■ Your goal
Below is a set of records. Repeat all of them exactly.

■ Listed records
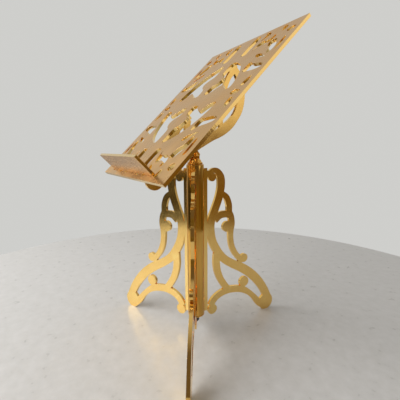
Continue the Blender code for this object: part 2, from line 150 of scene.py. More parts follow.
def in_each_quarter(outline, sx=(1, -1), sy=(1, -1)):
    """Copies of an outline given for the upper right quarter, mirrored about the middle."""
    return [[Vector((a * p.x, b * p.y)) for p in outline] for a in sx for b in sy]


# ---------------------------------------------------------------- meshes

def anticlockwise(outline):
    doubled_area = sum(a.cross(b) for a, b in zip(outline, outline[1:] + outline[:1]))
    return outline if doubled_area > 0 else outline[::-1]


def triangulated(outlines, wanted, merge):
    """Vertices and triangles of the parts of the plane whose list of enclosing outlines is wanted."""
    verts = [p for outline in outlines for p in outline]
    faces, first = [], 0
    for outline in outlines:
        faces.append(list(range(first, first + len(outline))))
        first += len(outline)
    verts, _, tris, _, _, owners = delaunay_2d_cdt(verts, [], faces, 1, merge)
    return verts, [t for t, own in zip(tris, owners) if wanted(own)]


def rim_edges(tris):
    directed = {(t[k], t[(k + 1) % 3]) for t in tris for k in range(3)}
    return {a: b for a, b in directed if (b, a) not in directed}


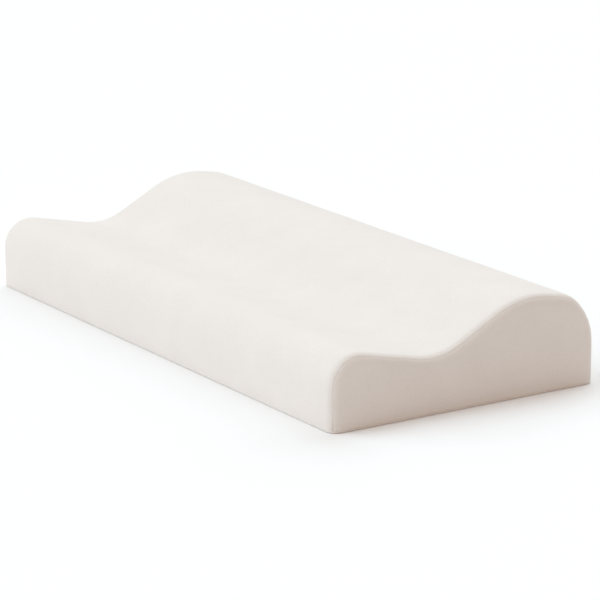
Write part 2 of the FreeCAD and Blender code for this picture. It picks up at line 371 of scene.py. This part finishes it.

■ Answer
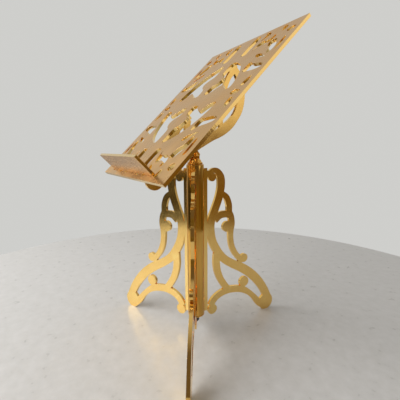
Continue the Blender code for this object: part 2, from line 150 of scene.py. More parts follow.
def in_each_quarter(outline, sx=(1, -1), sy=(1, -1)):
    """Copies of an outline given for the upper right quarter, mirrored about the middle."""
    return [[Vector((a * p.x, b * p.y)) for p in outline] for a in sx for b in sy]


# ---------------------------------------------------------------- meshes

def anticlockwise(outline):
    doubled_area = sum(a.cross(b) for a, b in zip(outline, outline[1:] + outline[:1]))
    return outline if doubled_area > 0 else outline[::-1]


def triangulated(outlines, wanted, merge):
    """Vertices and triangles of the parts of the plane whose list of enclosing outlines is wanted."""
    verts = [p for outline in outlines for p in outline]
    faces, first = [], 0
    for outline in outlines:
        faces.append(list(range(first, first + len(outline))))
        first += len(outline)
    verts, _, tris, _, _, owners = delaunay_2d_cdt(verts, [], faces, 1, merge)
    return verts, [t for t, own in zip(tris, owners) if wanted(own)]


def rim_edges(tris):
    directed = {(t[k], t[(k + 1) % 3]) for t in tris for k in range(3)}
    return {a: b for a, b in directed if (b, a) not in directed}


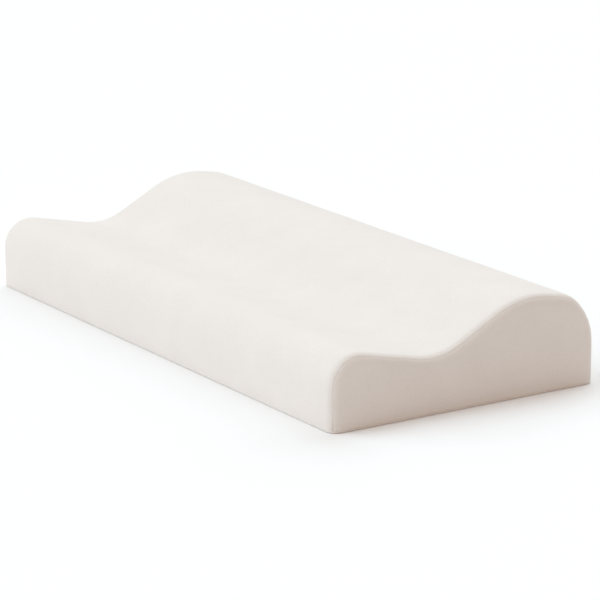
Write part 2 of the FreeCAD and Blender code for this picture. It picks up at line 371 of scene.py. This part finishes it.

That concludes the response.